### RECORDS PROVIDED
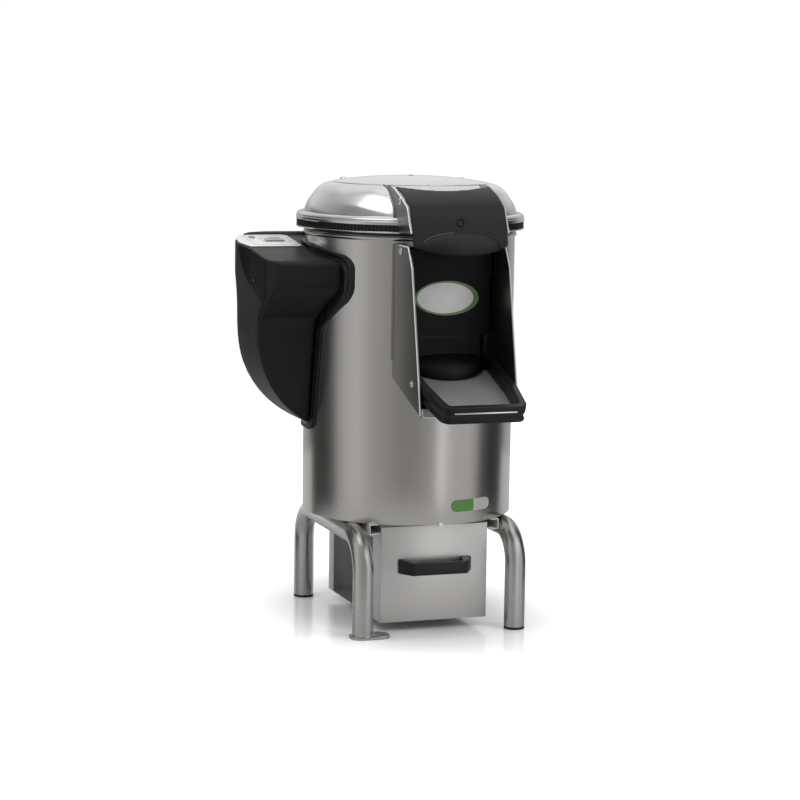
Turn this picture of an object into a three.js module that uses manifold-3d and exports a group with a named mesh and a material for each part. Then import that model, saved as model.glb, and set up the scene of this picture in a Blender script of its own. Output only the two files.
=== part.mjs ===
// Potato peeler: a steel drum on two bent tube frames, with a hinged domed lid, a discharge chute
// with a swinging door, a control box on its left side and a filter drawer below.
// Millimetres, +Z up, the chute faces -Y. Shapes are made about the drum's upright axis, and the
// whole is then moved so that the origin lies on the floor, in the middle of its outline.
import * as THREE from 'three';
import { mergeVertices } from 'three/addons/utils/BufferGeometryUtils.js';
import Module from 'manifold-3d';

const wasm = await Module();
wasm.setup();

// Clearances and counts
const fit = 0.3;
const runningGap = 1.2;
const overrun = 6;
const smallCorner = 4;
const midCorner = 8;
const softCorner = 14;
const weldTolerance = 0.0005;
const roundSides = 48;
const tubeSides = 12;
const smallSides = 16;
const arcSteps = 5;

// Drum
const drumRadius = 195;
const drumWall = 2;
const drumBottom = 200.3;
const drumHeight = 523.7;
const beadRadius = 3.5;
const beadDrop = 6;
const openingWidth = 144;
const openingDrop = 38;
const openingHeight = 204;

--

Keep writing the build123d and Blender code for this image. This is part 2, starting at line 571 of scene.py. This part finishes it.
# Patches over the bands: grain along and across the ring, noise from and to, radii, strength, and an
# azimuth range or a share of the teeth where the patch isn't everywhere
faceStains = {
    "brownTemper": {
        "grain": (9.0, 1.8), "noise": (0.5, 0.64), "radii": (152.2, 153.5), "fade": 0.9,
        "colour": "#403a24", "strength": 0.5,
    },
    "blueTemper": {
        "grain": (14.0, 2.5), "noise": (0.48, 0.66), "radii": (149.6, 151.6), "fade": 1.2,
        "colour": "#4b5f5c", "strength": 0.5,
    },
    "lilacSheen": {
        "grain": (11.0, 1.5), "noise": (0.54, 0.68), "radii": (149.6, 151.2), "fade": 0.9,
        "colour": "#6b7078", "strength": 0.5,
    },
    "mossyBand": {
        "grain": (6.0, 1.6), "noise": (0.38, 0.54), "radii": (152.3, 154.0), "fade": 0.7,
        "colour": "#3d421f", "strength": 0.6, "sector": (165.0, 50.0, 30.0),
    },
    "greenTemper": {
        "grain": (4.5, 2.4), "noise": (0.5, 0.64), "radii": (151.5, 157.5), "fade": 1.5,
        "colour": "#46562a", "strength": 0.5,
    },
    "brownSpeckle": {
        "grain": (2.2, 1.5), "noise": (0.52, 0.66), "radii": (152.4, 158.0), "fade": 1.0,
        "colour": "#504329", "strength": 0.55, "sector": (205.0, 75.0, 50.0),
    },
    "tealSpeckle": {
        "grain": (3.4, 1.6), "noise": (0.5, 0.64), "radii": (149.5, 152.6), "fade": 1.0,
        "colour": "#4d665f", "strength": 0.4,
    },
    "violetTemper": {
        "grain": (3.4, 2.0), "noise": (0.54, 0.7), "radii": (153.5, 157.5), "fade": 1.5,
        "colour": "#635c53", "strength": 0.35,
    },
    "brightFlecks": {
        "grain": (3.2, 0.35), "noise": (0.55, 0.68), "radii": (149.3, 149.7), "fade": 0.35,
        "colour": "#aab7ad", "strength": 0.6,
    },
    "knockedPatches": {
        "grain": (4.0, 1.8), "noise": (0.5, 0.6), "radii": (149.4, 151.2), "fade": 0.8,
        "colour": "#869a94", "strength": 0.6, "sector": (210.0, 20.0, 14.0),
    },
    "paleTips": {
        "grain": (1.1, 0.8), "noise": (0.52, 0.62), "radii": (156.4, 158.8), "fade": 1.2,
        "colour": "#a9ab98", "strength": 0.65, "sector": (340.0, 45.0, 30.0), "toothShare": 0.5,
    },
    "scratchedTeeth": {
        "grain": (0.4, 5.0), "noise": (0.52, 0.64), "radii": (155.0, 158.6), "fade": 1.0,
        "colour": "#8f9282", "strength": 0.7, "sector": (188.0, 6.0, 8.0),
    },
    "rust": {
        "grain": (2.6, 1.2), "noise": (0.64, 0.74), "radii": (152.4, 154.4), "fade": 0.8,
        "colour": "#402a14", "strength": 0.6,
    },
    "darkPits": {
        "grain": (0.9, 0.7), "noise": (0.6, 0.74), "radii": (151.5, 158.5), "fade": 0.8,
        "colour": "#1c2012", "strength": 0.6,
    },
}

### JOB
Repeat, unchanged, every line from the one that contains "Turn this picture" to the one that contains "const openingHeight = 204;", including both, and no other line.

### THE RESPONSE
Turn this picture of an object into a three.js module that uses manifold-3d and exports a group with a named mesh and a material for each part. Then import that model, saved as model.glb, and set up the scene of this picture in a Blender script of its own. Output only the two files.
=== part.mjs ===
// Potato peeler: a steel drum on two bent tube frames, with a hinged domed lid, a discharge chute
// with a swinging door, a control box on its left side and a filter drawer below.
// Millimetres, +Z up, the chute faces -Y. Shapes are made about the drum's upright axis, and the
// whole is then moved so that the origin lies on the floor, in the middle of its outline.
import * as THREE from 'three';
import { mergeVertices } from 'three/addons/utils/BufferGeometryUtils.js';
import Module from 'manifold-3d';

const wasm = await Module();
wasm.setup();

// Clearances and counts
const fit = 0.3;
const runningGap = 1.2;
const overrun = 6;
const smallCorner = 4;
const midCorner = 8;
const softCorner = 14;
const weldTolerance = 0.0005;
const roundSides = 48;
const tubeSides = 12;
const smallSides = 16;
const arcSteps = 5;

// Drum
const drumRadius = 195;
const drumWall = 2;
const drumBottom = 200.3;
const drumHeight = 523.7;
const beadRadius = 3.5;
const beadDrop = 6;
const openingWidth = 144;
const openingDrop = 38;
const openingHeight = 204;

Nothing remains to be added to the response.